In allowing the film to be released in Rajasthan, Madhya Pradesh, Gujarat and Haryana - four states where the governments had been in favour of banning the film - the Chief Justice of India Deepak Mishra had said maintaining law and order was the state's responsibility, and a film's release could not be stopped citing risk to public order. 

Bhardwaj said the Supreme Court and the Central Board for Film Certification (CBFC) had cleared the film for release and there was no reason to give into violent protests. "Even if a billion people are there out on the streets, when the government, the Supreme Court says it (Padmaavat) isn't objectionable, we should not give into protests… No one has the right to violent protests. School buses with children are being stoned, what kind of protests are these in the land of Gandhi?"

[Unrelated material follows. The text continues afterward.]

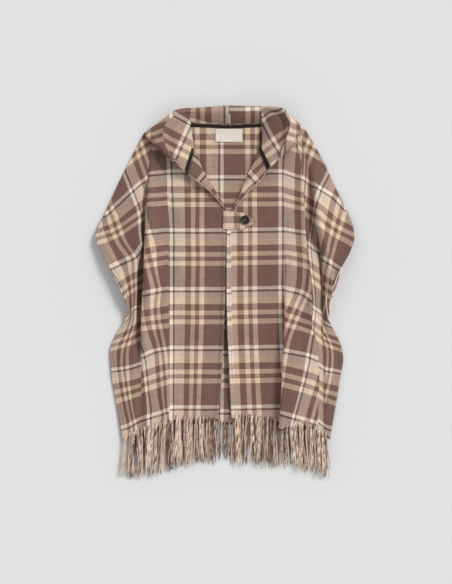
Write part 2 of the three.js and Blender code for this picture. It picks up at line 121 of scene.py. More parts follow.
# %% Shader maths
class Wire:
    """An output of a node, which adds and multiplies like a number."""

    def __init__(self, finish, socket):
        self.finish = finish
        self.socket = socket

    def math(self, operation, *values):
        return self.finish.node("ShaderNodeMath", {"operation": operation}, dict(enumerate(values)))

    def __add__(self, other):
        return self.math("ADD", self, other)

    def __radd__(self, other):
        return self.math("ADD", other, self)

    def __sub__(self, other):
        return self.math("SUBTRACT", self, other)

    def __rsub__(self, other):
        return self.math("SUBTRACT", other, self)

    def __mul__(self, other):
        return self.math("MULTIPLY", self, other)

    def __rmul__(self, other):
        return self.math("MULTIPLY", other, self)

    def __truediv__(self, other):
        return self.math("DIVIDE", self, other)

    def fract(self):
        return self.math("FRACT", self)

    def size(self):
        return self.math("ABSOLUTE", self)

    def ridges(self, step):
        """Even ridges along this number, between 0 and 1, one for each step."""
        return ((self / step).fract() - 0.5).size() * 2.0


class Finish:
    """A material on its way to being wired."""

    def __init__(self, name, **fixed):
        self.material = bpy.data.materials.new(name)
        self.material.use_nodes = True
        self.tree = self.material.node_tree
        self.shader = self.tree.nodes["Principled BSDF"]
        for key, value in fixed.items():
            self.feed(self.shader.inputs[key.replace("_", " ")], value)

    def feed(self, socket, value):
        if isinstance(value, Wire):
            self.tree.links.new(value.socket, socket)
        else:
            socket.default_value = value

    def node(self, kind, settings=None, inputs=None, output=0):
        made = self.tree.nodes.new(kind)
        settings = dict(settings or {})
        stops = settings.pop("stops", None)
        for key, value in settings.items():
            setattr(made, key, value)
        if stops:
            ramp = made.color_ramp
            ramp.interpolation = "CONSTANT"
            while len(ramp.elements) < len(stops):
                ramp.elements.new(1)
            for element, (place, colour) in zip(ramp.elements, stops):
                element.position = place
                element.color = colour
        for key, value in (inputs or {}).items():
            self.feed(made.inputs[key], value)
        return Wire(self, made.outputs[output])

    def object_place(self):
        return self.node("ShaderNodeTexCoord", {}, {}, output=3)

    def chart_place(self):
        return self.node("ShaderNodeUVMap", {"uv_map": "check"})

    def across_and_down(self, place):
        """The first two numbers of a place."""
        across = self.node("ShaderNodeSeparateXYZ", {}, {0: place})
        return across, Wire(self, across.socket.node.outputs[1])

    def mix(self, share, first, second):
        settings = {"data_type": "RGBA", "blend_type": "MIX"}
        return self.node("ShaderNodeMix", settings, {0: share, 6: first, 7: second}, output=2)

    def scaled(self, colour, share):
        inputs = {"Vector": colour, "Scale": share}
        return self.node("ShaderNodeVectorMath", {"operation": "SCALE"}, inputs)

    def noise(self, place, scale, detail=2.0):
        return self.node("ShaderNodeTexNoise", {}, {"Vector": place, "Scale": scale, "Detail": detail})

    def stretched(self, place, across, down):
        inputs = {"Vector": place, "Scale": (across, down, 1)}
        return self.node("ShaderNodeMapping", {}, inputs)

    def colour(self, value):
        self.feed(self.shader.inputs["Base Color"], value)

    def bump(self, height, distance, strength=1.0):
        inputs = {"Height": height, "Distance": distance, "Strength": strength}
        self.feed(self.shader.inputs["Normal"], self.node("ShaderNodeBump", {}, inputs))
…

In Rajasthan distributors have refused to screen the film - which stars Deepika Padukone, Shahid Kapoor and Ranvir Singh - citing protests across the state. Protestors shut down the Delhi-Jaipur highway on Thursday and the Chittor Fort, which provides the historical backdrop for the film, had to be shut down as members of the Karni Sena tried to enter. 

There were other violent protests in many areas in Gujarat and Madhya Pradesh - ostensibly by the Rajput Karni Sena. They believe that the film shows the Rajput queen Padmavati in poor light and distorts history. 

The Multiplex Association of India has said its members would not screen the film in Rajasthan, Gujarat, Madhya Pradesh and Goa. The association is said to control over 75 per cent of the multiplex screens in the country.